I totally get the use-case. As the author of Perl's DBD::SQLite I know exactly how high the demand for this sort of thing is. I think it's a great project and wish you luck with it. (and if you ever decide to lock the files, I'm also the author of node's fs-ext library which provides flock() support).
What does this have to do with node-webkit? My understanding is that nodejs is a subset of node-webkit, so by saying "this is for nodejs", you imply "this is for node-webkit".
That's true, but I want to stress Node Webkit because NW apps are probably one of the best usecases. Also, there is a bit of helper code specific to Node Webkit, so that you don't need to worry about where the data is stored.
I think it's better now, it handles as least 1.4GB in the heap. That said if you have a database with more than, say, 300MB of data, I think you need a more large-scale database.
As an aside, I'm considering enabling large datasets for NeDB as some users asked, but that would be a lot of work so I'll wait for more requests.
I may need to choose another name, you're not the first one to ask this :) I pronounce it letter-by-letter as it is an acronym for "Node Embedded DataBase"
That makes sense, but then maybe capitalize the E. I think that would make more sense orthographically anyway to signify that each letter represents a word.
At first I was trying to think of words that start with "ne-" before I clicked through and realized "E" stood for something on its own :-)
My instinct was to pronounce it "knee dee bee", so I think there's definitely an ambiguity there.

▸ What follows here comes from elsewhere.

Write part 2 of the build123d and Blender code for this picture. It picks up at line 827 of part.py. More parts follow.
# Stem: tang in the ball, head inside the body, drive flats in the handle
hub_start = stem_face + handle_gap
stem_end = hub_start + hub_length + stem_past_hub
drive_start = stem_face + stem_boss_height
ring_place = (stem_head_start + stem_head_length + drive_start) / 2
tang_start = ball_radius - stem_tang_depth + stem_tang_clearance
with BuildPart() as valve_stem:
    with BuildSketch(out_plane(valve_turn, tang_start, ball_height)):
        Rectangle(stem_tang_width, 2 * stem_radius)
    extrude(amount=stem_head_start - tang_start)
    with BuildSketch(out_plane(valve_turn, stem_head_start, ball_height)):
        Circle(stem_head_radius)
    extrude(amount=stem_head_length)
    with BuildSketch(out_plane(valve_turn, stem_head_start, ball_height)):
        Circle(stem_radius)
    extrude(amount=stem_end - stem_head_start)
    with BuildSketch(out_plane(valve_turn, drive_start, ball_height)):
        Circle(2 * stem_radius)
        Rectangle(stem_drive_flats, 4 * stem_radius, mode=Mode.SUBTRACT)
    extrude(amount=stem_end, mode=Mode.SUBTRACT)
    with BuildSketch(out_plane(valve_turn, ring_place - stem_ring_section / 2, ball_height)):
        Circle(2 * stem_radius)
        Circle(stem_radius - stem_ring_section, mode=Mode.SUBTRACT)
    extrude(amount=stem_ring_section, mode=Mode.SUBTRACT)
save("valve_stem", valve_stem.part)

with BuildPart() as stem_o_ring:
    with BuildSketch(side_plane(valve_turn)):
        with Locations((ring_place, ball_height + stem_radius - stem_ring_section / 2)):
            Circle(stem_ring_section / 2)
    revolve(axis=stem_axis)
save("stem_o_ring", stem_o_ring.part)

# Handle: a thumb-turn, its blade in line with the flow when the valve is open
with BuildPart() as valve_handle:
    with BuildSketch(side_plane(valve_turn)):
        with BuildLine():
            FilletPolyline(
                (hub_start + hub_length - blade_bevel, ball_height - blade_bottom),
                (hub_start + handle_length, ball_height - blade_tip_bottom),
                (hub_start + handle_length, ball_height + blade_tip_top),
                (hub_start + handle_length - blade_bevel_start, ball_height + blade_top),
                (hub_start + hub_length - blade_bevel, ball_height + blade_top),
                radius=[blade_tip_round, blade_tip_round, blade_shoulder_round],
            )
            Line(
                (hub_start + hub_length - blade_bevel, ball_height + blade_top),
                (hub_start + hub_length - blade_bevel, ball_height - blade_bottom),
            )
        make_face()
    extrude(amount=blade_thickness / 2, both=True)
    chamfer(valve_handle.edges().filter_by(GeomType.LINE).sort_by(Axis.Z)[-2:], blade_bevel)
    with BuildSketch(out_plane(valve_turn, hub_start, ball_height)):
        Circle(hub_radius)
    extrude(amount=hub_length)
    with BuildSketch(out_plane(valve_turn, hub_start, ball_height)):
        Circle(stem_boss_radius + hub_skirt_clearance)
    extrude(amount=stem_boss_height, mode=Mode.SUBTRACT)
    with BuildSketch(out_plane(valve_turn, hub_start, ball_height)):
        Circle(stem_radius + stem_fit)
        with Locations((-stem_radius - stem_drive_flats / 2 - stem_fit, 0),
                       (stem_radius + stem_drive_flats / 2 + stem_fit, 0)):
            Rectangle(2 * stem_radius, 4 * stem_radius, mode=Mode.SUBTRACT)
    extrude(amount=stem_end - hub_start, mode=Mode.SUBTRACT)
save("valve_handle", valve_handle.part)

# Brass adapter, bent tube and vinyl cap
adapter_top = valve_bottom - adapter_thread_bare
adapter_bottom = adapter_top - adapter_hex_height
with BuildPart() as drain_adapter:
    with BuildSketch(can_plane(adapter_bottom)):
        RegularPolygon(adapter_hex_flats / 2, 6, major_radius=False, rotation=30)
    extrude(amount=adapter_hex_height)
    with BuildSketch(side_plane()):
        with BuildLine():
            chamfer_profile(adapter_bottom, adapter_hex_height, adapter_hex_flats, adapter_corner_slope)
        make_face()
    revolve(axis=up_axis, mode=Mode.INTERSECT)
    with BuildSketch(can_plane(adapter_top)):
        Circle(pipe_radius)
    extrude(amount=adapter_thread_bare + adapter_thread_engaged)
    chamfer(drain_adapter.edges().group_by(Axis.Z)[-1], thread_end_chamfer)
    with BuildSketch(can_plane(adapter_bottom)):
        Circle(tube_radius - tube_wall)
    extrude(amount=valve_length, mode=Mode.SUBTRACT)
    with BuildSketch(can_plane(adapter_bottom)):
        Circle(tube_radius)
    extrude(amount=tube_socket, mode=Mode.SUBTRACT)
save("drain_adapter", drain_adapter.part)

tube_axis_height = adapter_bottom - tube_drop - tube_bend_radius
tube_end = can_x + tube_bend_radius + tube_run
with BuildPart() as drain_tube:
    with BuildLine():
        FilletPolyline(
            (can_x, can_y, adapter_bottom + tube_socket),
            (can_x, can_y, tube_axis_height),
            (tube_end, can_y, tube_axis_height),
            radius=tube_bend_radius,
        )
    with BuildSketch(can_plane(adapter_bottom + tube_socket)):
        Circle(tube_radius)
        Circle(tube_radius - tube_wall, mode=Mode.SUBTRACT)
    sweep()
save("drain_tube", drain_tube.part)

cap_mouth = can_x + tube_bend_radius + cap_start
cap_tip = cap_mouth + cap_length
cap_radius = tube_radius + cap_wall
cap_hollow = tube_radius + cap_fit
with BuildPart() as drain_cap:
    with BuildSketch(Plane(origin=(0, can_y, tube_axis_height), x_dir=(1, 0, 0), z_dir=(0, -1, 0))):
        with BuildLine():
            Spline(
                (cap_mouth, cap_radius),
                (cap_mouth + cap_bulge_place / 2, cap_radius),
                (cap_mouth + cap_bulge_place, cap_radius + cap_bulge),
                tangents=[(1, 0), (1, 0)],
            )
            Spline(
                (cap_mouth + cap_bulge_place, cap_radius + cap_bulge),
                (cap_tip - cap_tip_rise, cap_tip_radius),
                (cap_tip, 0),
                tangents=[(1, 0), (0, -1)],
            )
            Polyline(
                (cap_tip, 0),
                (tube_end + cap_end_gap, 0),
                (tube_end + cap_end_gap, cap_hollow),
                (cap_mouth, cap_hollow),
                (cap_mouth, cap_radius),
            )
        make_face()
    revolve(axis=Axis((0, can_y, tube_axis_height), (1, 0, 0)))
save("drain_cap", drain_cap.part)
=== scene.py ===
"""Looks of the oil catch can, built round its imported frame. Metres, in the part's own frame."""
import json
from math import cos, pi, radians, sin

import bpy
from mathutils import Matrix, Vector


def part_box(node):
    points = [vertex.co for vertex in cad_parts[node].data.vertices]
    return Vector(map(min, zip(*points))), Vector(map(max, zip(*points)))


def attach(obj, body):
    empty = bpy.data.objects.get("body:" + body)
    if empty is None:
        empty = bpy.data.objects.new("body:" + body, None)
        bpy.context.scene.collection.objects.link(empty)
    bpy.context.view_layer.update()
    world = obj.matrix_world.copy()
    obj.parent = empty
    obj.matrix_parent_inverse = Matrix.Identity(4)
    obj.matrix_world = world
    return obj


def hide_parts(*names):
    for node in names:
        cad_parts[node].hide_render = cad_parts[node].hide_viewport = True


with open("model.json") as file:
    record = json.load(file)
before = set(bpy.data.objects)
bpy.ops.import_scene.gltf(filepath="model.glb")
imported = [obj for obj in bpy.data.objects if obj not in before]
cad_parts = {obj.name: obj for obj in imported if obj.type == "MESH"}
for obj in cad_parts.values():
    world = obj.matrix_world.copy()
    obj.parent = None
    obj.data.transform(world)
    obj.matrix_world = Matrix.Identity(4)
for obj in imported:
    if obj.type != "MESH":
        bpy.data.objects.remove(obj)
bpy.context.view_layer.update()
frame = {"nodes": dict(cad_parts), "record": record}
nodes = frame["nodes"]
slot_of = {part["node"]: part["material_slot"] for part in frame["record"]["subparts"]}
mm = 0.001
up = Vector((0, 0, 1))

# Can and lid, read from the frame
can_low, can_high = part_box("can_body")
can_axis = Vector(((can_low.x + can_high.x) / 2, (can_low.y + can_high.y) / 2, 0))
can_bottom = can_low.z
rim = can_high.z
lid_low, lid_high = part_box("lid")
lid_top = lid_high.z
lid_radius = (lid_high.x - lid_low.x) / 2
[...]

On the other hand, that didn't stop people from naming GIF, SQL, or nginx, so I don't see why it should stop you.
Awesome! I've been looking for a project like this for a small app and have been exploring things like EJDB and UnqLite, among others. I'll definitely be checking this out. Thanks.
It's different in that it's embedded in your application (like SQLite). It does not require a separate process or server running Mongodb. There are certainly appropriate use cases for this module, and since it has a Mongodb-like interface it can be swapped out for Mongo at any time.